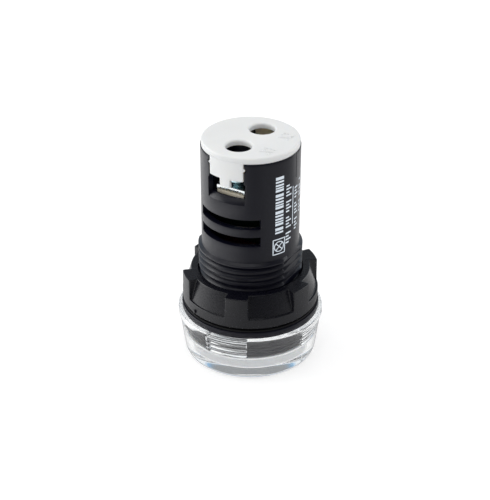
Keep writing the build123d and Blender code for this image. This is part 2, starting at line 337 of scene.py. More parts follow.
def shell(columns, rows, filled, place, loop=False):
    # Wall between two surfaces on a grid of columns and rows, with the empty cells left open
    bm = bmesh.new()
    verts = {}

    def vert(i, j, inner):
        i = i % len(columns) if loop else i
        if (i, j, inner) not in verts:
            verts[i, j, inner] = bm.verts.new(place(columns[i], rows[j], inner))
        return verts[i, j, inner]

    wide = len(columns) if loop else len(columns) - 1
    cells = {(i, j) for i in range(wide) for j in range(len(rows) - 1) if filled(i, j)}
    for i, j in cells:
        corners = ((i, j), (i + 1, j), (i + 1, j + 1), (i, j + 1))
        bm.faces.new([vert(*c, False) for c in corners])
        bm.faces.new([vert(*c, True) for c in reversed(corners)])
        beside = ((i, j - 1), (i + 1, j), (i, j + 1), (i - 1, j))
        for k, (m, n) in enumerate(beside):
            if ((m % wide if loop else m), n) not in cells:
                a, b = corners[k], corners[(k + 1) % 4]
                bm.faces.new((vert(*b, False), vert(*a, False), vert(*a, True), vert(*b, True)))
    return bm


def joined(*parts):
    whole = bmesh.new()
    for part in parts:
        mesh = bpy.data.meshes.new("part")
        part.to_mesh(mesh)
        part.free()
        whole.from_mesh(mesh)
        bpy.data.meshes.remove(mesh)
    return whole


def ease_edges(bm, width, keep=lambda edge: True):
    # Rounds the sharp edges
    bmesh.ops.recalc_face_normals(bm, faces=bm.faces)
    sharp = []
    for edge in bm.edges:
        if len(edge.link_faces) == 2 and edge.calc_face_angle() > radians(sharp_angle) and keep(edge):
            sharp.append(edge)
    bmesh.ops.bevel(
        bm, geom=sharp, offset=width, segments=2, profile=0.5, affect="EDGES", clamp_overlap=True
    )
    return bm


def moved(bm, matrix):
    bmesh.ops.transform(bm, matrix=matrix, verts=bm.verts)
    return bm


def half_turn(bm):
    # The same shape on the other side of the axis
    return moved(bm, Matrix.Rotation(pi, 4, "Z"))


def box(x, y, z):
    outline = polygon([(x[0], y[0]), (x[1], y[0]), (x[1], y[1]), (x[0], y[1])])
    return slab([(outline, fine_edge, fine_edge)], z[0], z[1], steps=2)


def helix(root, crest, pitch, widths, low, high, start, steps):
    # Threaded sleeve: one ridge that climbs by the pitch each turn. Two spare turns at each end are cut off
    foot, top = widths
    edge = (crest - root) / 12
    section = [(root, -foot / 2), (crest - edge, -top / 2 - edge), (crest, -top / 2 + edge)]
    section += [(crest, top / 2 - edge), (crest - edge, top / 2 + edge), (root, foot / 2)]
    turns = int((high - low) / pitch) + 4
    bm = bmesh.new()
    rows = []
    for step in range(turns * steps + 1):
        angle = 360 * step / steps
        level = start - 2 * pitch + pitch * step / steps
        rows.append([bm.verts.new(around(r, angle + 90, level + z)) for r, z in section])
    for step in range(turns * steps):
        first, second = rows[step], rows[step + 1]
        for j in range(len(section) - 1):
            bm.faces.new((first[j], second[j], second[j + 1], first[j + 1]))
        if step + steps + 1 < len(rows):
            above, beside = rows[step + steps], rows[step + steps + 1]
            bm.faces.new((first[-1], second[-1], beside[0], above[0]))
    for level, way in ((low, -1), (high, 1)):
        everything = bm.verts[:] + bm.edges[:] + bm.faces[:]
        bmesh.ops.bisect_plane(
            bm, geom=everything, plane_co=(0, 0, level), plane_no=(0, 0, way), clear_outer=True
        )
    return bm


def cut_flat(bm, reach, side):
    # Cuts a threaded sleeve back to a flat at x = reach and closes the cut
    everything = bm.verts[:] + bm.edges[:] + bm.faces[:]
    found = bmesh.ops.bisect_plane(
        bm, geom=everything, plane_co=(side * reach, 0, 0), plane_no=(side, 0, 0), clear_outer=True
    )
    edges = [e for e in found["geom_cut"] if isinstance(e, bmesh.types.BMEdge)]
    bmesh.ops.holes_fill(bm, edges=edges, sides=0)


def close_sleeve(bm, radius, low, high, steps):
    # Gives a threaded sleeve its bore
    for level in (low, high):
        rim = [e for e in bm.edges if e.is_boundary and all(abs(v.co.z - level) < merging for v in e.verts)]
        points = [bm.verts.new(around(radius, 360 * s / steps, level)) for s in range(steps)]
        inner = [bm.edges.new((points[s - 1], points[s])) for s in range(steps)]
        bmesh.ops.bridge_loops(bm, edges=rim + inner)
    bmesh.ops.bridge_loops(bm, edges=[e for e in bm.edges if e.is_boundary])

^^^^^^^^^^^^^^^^

• REQUIREMENTS
Looking at the material above, please copy exactly every line from its first line through the line containing "return verts[i, j, inner]", with both ends included and nothing else.

• IN RESPONSE
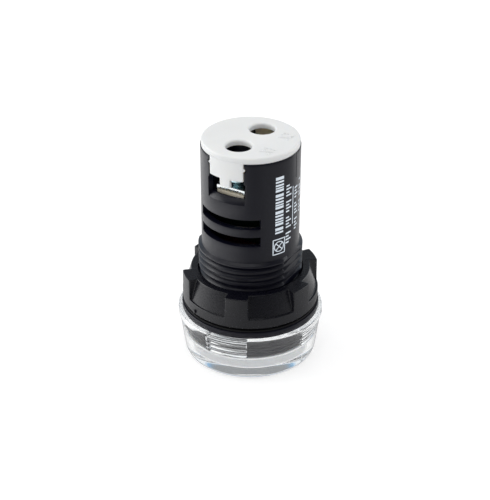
Keep writing the build123d and Blender code for this image. This is part 2, starting at line 337 of scene.py. More parts follow.
def shell(columns, rows, filled, place, loop=False):
    # Wall between two surfaces on a grid of columns and rows, with the empty cells left open
    bm = bmesh.new()
    verts = {}

    def vert(i, j, inner):
        i = i % len(columns) if loop else i
        if (i, j, inner) not in verts:
            verts[i, j, inner] = bm.verts.new(place(columns[i], rows[j], inner))
        return verts[i, j, inner]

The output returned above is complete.